Homophobia

August 3rd, 2008

I am not homophobic and never have been although I certainly have been exposed to it at an early age. Of course, during my lifetime it seems as though many great strides have been made in an effort to scientifically determine the cause of homosexuality – that is, the great question of “Is it a choice or genetics?” I am a member of the crowd which supports the latter suggestion and science seems to agree with me so I’m fine with that.

But many others are not fine with that suggestion or even with the suggestion that homosexuals (rightly) exist. I find this curious because it doesn’t seem like any gays are bashing straight people for their sexuality and you generally don’t see gay men and women fearing for the safety of their virginity and orifices when a straight person is around so why should it be any different if the roles were reversed?

I do think there are several trends among those who tend to be homophobic and I think that these trends are probably indicative to the nature of the issue and may shed some light on the thought process and behaviour.

  1. Most homophobes appear to be straight men
  2. Men associated with the military tend to be most homophobic
  3. Homophobic people seem to believe that gay people will force themselves upon another person more than a straight person would

Now all of this is based on my personal experiences with those who are outwardly homophobic and my experiences may not be the norm in these situations; although I do believe they support the statistics.

So what do these trends indicate? They seem to indicated that straight men have a higher fear of gay men than their female counterparts do and also that while some females are homophobic, they are less likely to be vocal about it.

Why should gender matter when it comes to the extremity of dislike of homosexuals? As not a male or homophobe, it’s difficult to say but I have read that homophobia in men seems to be related to the fact that they worry they could become homosexuals themselves, a completely ludicrous thought that wouldn’t hold up against any argument if looked upon rationally.

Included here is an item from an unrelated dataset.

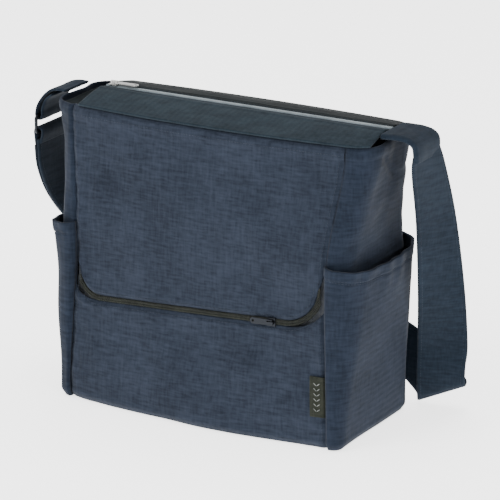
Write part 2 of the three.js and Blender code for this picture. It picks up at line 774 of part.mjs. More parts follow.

And I think a lack of rational judgement is what homophobia all comes down to. If a man is gay does that make him any more likely to coerce or force a straight man sexually? Is that gay man more likely to do those things than, say, a straight woman to that straight man? I think it’s highly unlikely.

In fact, I don’t see why there needs to be any significance put on sexual orientation. All people, both straight or gay (and everything in between) are likely targets for those who might have a sexual or romantic interest in them. Most people will be faced with admirers who might be pushy (hopefully no more than that) with their sexual advances which are unwanted by the recipient. Does the offender’s sexuality really make a difference? Is a gay man hitting on a straight man really any more likely or offensive than a straight man hitting on a straight woman, if the intentions are unwanted? Does the fact that one involves a homosexual have to be any more of a “big deal” or is it something that simply might happen, will not leave either party any the worse and should be treated in an adult manner?

Not according to homophobes because, often in their view, gays are more likely to be coercive or forceful in their advances. Logical or not – and I’m going to say “not,” here – this attitude is far more prevalent than it should be.

The fact is, looked upon logically, this is really a non-issue. Any person can be on either end of a sexual advance and while, sadly, sometimes the advances involve violence and molestation rather than harmless banter, I bet many sexual advances are really just miscommunication and a lack of taste than anything else.

While I understand that a straight person who works in very close quarters with a gay person, like in the military, might be uncomfortable, I don’t think it’s feasible that a gay man is going to abuse the situation just because he is a gay man. Honestly, how many members of the country’s armed forces are gay but “in the closet” and obviously not putting their straight comrades into uncomfortable situations because of their sexual orientation? More than you and I know of, certainly.

Sadly, homophobia is still widely accepted in our society, especially in certain groups. No wonder you can stumble upon a soldier or sailor playing off his homophobia as a joke to which his buddies will laugh. But when you take a good hard look at reasons for homophobia, are they solid or are they due to a lack of rationale when it comes to understanding homophobia? I certainly think the latter.

Aren’t they bigger issues we, as a society, need to tackle? Time wasted being homophobic can certainly be better spent on other pursuits.